Coming to Chicago has opened up a whole new world of possibilities for me. I realized that many restrictions have been imposed on myself, both geographically and personally, which inadvertently affected my work. There is a lot to be thankful for but making that decision to pursue my M.F.A. was probably the most significant and most important decision that I’ve made so far. Thank you, SAIC and Chicago!
Now, I want to expand on the world that I’ve started to create. I’m not sure where this will take me. I can only envision what it may look like. The world is vast, and I’m unsure where I will be, say in a year, or where I’ll end up in the next ten years, and that’s just as exciting as where I am now.
Will I return to Jamaica? I’ve asked myself that question over and over. I have to admit that I feel that I’m still in Jamaica. I know physically I’m here in Chicago, and every day, this place pulls more of my presence into it. Maybe, I’m thinking this way because I love living on that island, but I am here because I want to live in Jamaica. That may make less sense to my peers from the States and other developed countries, but my colleagues from the islands chasing their dreams know what I mean. And that’s my definite answer to that question.
Leasho Johnson (b. 1984) is a visual artist working in paintings, collage, sculpture, street art, and digital medium. He was born in Montego-Bay but raised in Sheffield, a small town on the outskirts of Negril, Jamaica. Johnson uses his experience growing up black, queer, and male to explore concepts around forming identity and the postcolonial condition. Johnson is inspired by Jamaican Dancehall street culture, psychological interiorities, gender politics, Caribbean mythology, and trauma. He uses cartooning as a mode of abstraction to blur the distinction of stereotype and representation, geography and memory, and to reveal or hide western contentions with the black body.

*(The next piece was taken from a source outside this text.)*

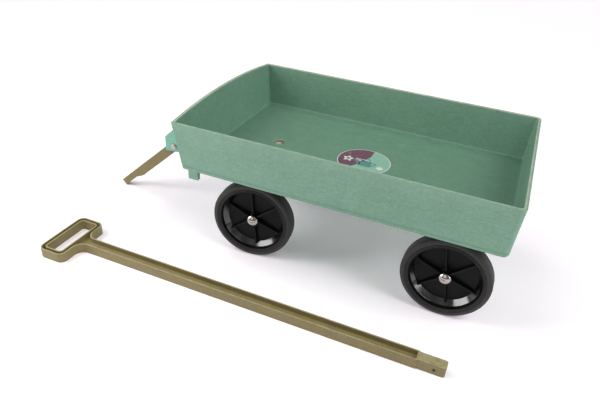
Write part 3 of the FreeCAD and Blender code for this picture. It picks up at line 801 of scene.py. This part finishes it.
def leaf(root, length, width, angle, steps=10):
    """Pointed oval that starts at its root."""
    ahead = Vector((math.cos(angle), math.sin(angle)))
    across = Vector((-ahead.y, ahead.x))
    right = [root + ahead * length * (i / steps) + across * width / 2 * math.sin(math.pi * i / steps) ** 0.8
             for i in range(steps + 1)]
    left = [root + ahead * length * (i / steps) - across * width / 2 * math.sin(math.pi * i / steps) ** 0.8
            for i in range(steps - 1, 0, -1)]
    return right + left


# ------------------------ wheels
# Each is made about its own middle, with its outer side at +Y.
def tyre_mesh():
    """Tyre with a worn flat tread, rounded shoulders and two grooves in its outer side."""
    seat = tyre_seat_r + tyre_rim_gap
    face = tyre_half
    corners = [
        (seat, -face + tyre_bulge, tyre_seat_edge_r),
        (tyre_widest_r, -face, tyre_inner_shoulder_r),
        (wheel_r, -face + tyre_bulge, tyre_shoulder_r),
        (wheel_r, face - tyre_bulge, tyre_shoulder_r),
        (tyre_widest_r + tyre_side_curve, face - tyre_side_drop, tyre_side_curve_r),
        (seat, face - tyre_bulge, 0.0),
    ]
    profile = rounded([(r, y) for r, y, _ in corners], [radius for _, _, radius in corners], 6)[:-1]
    half = tyre_groove_width / 2
    for r in tyre_groove_rs:
        y = face - tyre_bulge * (tyre_widest_r - r) / (tyre_widest_r - seat)
        bottom = y - tyre_groove_depth
        profile += [Vector((r + half, y)), Vector((r + half / 2, bottom)),
                    Vector((r - half / 2, bottom)), Vector((r - half, y))]
    bead = face - tyre_bulge
    profile += [Vector((r * mm, bead + height * mm)) for r, height in tyre_bead]
    profile.append(Vector((seat, bead - tyre_bead_foot)))
    return lathe(profile)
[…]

Working in a multiplicity of mediums, Leasho immortalizes the dynamic energy of the Dancehall and engages with black stereotypes and spectrums as expressed in Jamaican/Caribbean cultural practice. His characters often merged specific materials with new narratives around gender and identity whilst utilizing both traditional and contemporary approaches around ancestral and personal stories. His interest sometimes comes from reinterpreting/interrupting the historical imagery of the British Empire with contemporary realities. His work centers on the contestations and tensions in Western culture around sexuality and seeks to explore contemporary meanings in context to historical truths.
Leasho Johnson is a recipient of the New Artist Society Scholarship from the School of Art Institute Chicago (SAIC) in 2018. Leasho has shown his work locally in Jamaica at several National Gallery of Jamaica exhibitions, Young Talent, 2010; Jamaica Biennial 2012, 2014, and 2017, We Have Met Before, 2017, and New Local Space (NLS) Belisario and the Soundboy, 2016. Internationally Leasho has exhibited in Resisting Paradise, Puerto Rico, Montreal, 2019, Jamaican Pulse: Art and Politics from Jamaica and the Diaspora, Bristol, UK, 2016, Jamaican Routes, Oslo, Norway, 2016, Jamaica Jamaica, Philharmonie, Paris and Brazil, 2017 and 2018. Caribbean Queer Visualities, Golden Thread Gallery, Belfast, Ireland, 2016, Of Skin and Sand, National Gallery of Bahamas, 2017, and Third Horizon Film Festival, Miami 2017.
FLXST Contemporary is a contemporary fine arts and photography gallery and an arts incubator in Chicago. It showcases highly-evocative and uncompromising artwork by emerging and mid-career artists; and it supports the creation and exhibition of new artwork across visual mediums. FLXST Contemporary works with and represents mainly diasporic, immigrant artists, LGBTQ-identified artists, and artists of color based in Chicago and in other parts of the country.
FLXST Contemporary exhibited Leasho Johnson’s solo show Only when it’s dark enough can you see the stars from September 19 to October 25, 2020. It was his first solo show in Chicago.